To better understand just what’s going on when hops are added during the boiling portion of beer when it’s being brewed, let’s think about a grapefruit – and why not? The aroma and taste of the grapefruit (or other pithy fruit, like an orange) are often said to resemble the same in a hop forward beer. Of course, by no means do these similarities cover the whole field. Hops provide a wide array of tropical fruit like characteristics, as well ones often referred to as pine-like, “dank”, and on down the line. But for our breakdown, a grapefruit works well. Think about both the wonderfully tropical, somewhat sweet aroma and taste of a fresh grapefruit. Think about the taste of the white pith of the fruit as well, that is, the parts in between the sections of the fruit, and along the inside of the rind. Those pithy sections of a grapefruit are traditionally quite bitter. It might be a worn out comparison, but as we all know, hop forward beers often showcase not only the tropical fruit like characteristics of hops, but also their bittering capabilities as well, from mildly to extremely so.
So what in hops give them their characteristic grapefruit like (and other) qualities, and allows them to add bitterness as well? Here’s where this post could very quickly and easily begin to hinge on multi-syllable, vowel-laden words that only someone in a white lab coat might begin to appreciate. While that kind of reading is, to tell the truth, informative and interesting as well, here, we’re shooting for a basic working knowledge. Keeping things somewhat simple, the spotlight will be on two components, the alpha acids and essential oils, both of which are found in the yellow dust known as lupulin, or perhaps more commonly and generally as the “resin”, (of which there are actually more than one type) found at the base of the petals within each hop cone.
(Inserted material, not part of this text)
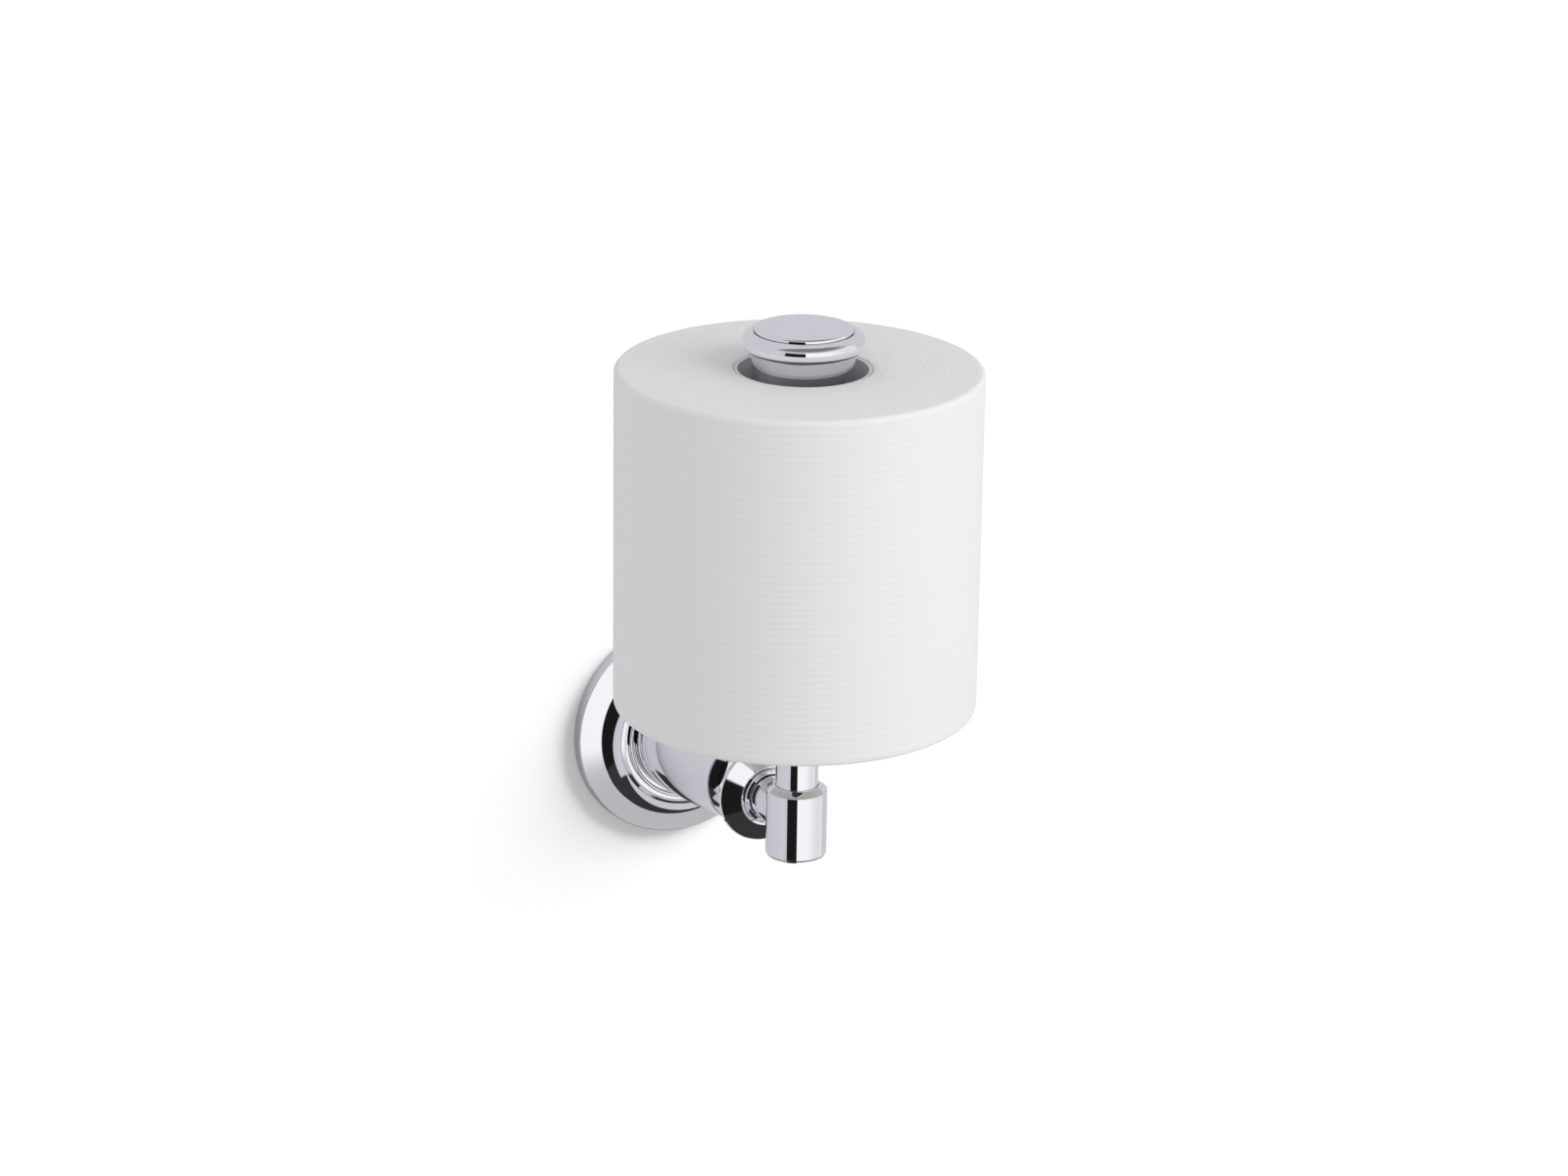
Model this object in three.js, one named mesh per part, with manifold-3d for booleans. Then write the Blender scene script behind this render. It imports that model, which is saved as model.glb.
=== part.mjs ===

In a nutshell, those alpha acids are what brings the bitterness to beer – and essentially, represent the pith of our grapefruit – but only after those acids are exposed to heat and go through a chemical conversion called “isomerization”. To better understand this, I reached out to an actual, real life brewer. Chaos Mountain’s Will Landry was willing to help shed a little light on the role of alpha acids and essential oils in the brewing of beer. Landry: “Alpha acids go through ‘isomerization’ in the boil, which [is a chemical process] that takes that hop resin and turns it into the hop bitterness we know and love in our IPAs”. But a fair amount of time within the boil is needed for this process to occur, generally 45 to 60 minutes or so.
This is particularly important to know because the portion of the resins primarily responsible both for adding the non-bitter flavors to the beer as well as the contributing to the beer’s aroma, the essential oils, are basically lost over that same period of time that is needed to impart bitterness to the beer. In other words, over a 45 to 60 minute boiling time, most of what gives us the flavors and aromas, or our grapefruit “flesh” characteristics of our beer, basically evaporate and are lost. Brewers such as Landry simply get around this by adding hops closer to the end of the boil. Typically, when hops are added somewhere around the 20 to 30 minute mark, a trade-off between adding bitterness and flavor is achieved. Landry continues, “somewhere in between a 60 minute addition and [the end of the boil] lies a window for ‘flavor’ additions. For me it’s about 10-15 minutes left in the boil. This window is where you start to get some conversion [of the alpha acids] but still some oils remain and the result is a ‘balance’ perceived as flavor.” For retaining the kinds of aromas we all love in hop forward beers, brewers add hops within the final few minutes of the boil, or even afterwards, which is called dry hopping.
All this information is better illustrated by taking a look at Landry’s current recipe for Chaos Mountain’s Mad Hopper IPA, which also includes the names of the individual hops (Chinook, Centennial, CTZ, Summit):
At 60 minutes, Landry uses Chinook hops for bittering, which are also a hop with a fairly high alpha acid content. With an eye towards adding flavor, hops are then added towards the middle of the boil, when “we use a 15 minute addition of Centennial hops, and a 10 minute addition of CTZ.” “These are both high alpha we could use to bitter at 60 minutes, but I prefer the flavors I get with both at this addition.” If you’ve had Mad Hopper, you may notice an earthiness, or even an herbal note within the beer, with a slight citrusy tone in the background. Centennial, one of the most treasured and common hops in hop forward beers, is often described as having citrus like (grapefruit perhaps) or floral attributes, while CTZ, though often used as a bittering hop, can also impart an herbal or earthy flavor.
Finally, Landry adds hops near the end of the boiling process for aroma, choosing more “CTZ hops, followed by an addition of Summit, right as we turn off the heat and stop the boil. Once fermentation is complete we dry-hop with a blend of three more hops.” Summit is often said to give beers an orange, tangerine, or grapefruit like aromas, which you may notice in the aroma of Mad Hopper.
Of course, a recipe such as this is merely one example of how hops are utilized within every beer. An entirely different conversation would revolve around how each type of hop is chosen, in this and every other beer, as well as when they’re used in the recipe, based on their individual characteristics. An in depth conversation about hops might go into the various kinds of alpha acids present in hops and how they differ, or in the essential oils, which possibly number into the few hundred within hops. When brewers purchase hops, they consider their statistics, such as their alpha acid percentage. In terms of how they are used in making beer, you can even start a discussion about the natural pros and cons of using whole cone hops (of which the largely unused portions of the plant can serve as a natural screen to pass beer through, for adding additional aroma or flavor) versus the much more concentrated, dried hop pellets you’ve probably seen before. The role of hops even extends beyond bittering, or even flavor or aroma, to things such as their natural ability as a preservative to helping retain a foamy head.
With all their potential flavor and aroma capabilities, and how those abilities are dependent upon when they’re used in the brewing process, it’s easy to see why brewers are often referred to as half artists (and half scientists). But it’s also no wonder why we continue to be so intensely curious about the next beer that pushes what hops can do front and center.